Imerso nesta constante memorização, Funes não refletia, não selecionava as informações para que pudesse lembrar depois. O excesso de memória mata a reflexão. Não adianta iniciarmos uma longa e interminável rememoração de tudo o que se passou, sem algum critério mínimo de organização.
Não adianta, como a personagem do conto, nos transformarmos em um banco de informações e dados preciosos a respeito de nosso passado, sem no entanto, lançar sequer um olhar de crítica para ele. Hoje, vivemos num mundo tomado de informações: jornais, revistas, sites, blogs, redes sociais, entre outros elementos nos bombardeiam, a toda hora, com tantos dados.
No entanto, é preciso filtrar, reciclar, organizar e criticar para que a memória seja, então, valorizada de fato.
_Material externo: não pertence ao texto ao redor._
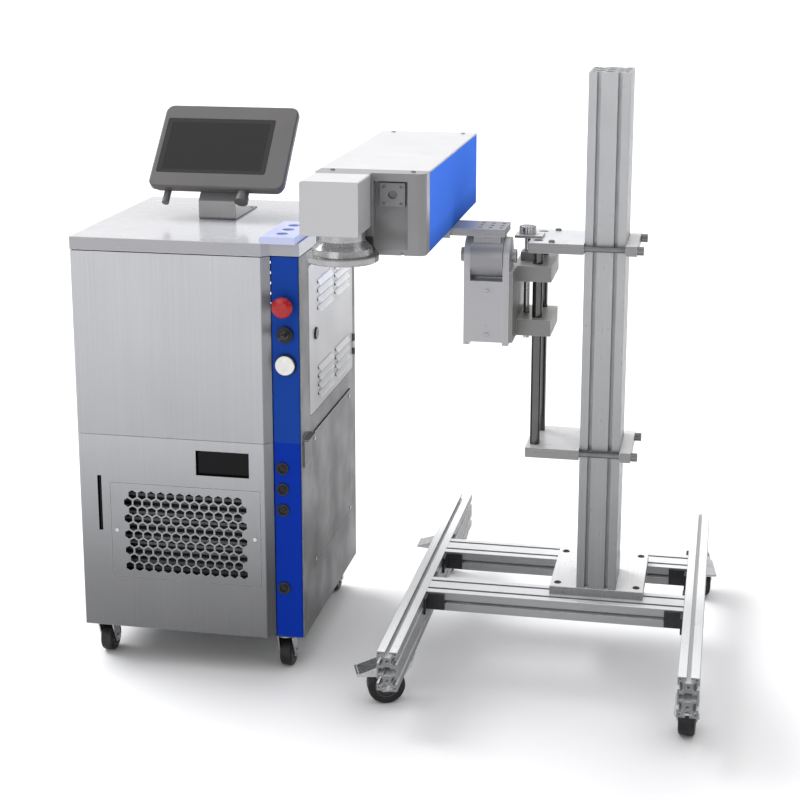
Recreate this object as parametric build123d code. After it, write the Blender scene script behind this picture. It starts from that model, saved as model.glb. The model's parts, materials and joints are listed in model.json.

Não adianta nos tornarmos enciclopédias repletas de saudosismo e nada mais. Até porque, o memorialismo não é feito somente de coisas aprazíveis. A memória, além da doce rememoração, pode também trazer o cheiro pobre do passado. Mas insistimos em esquecer desses percalços. Como ferramenta de felicidade, alimentamos uma falta daquilo que julgamos ter amado um dia.
Esquecimento e lembrança complementam-se. Precisam um do outro. Estão unidos numa interdependência fora do comum, pois um não vive sem o outro. Neste sentido, apesar do ridículo obvio, é preciso esquecer para lembrar. E se não nos esquecermos, como podemos fazer uma seleção daquilo que, de fato, merece figurar nas listas de reminiscências? Como valorizar os detalhes importantes de nossa história, se insitimos em lembrar sempre das mesmas coisas? Sim. A memória daquilo que está sempre sendo lembrado, torna-se banalizada. Esqueçamos. Para então lembramos depois.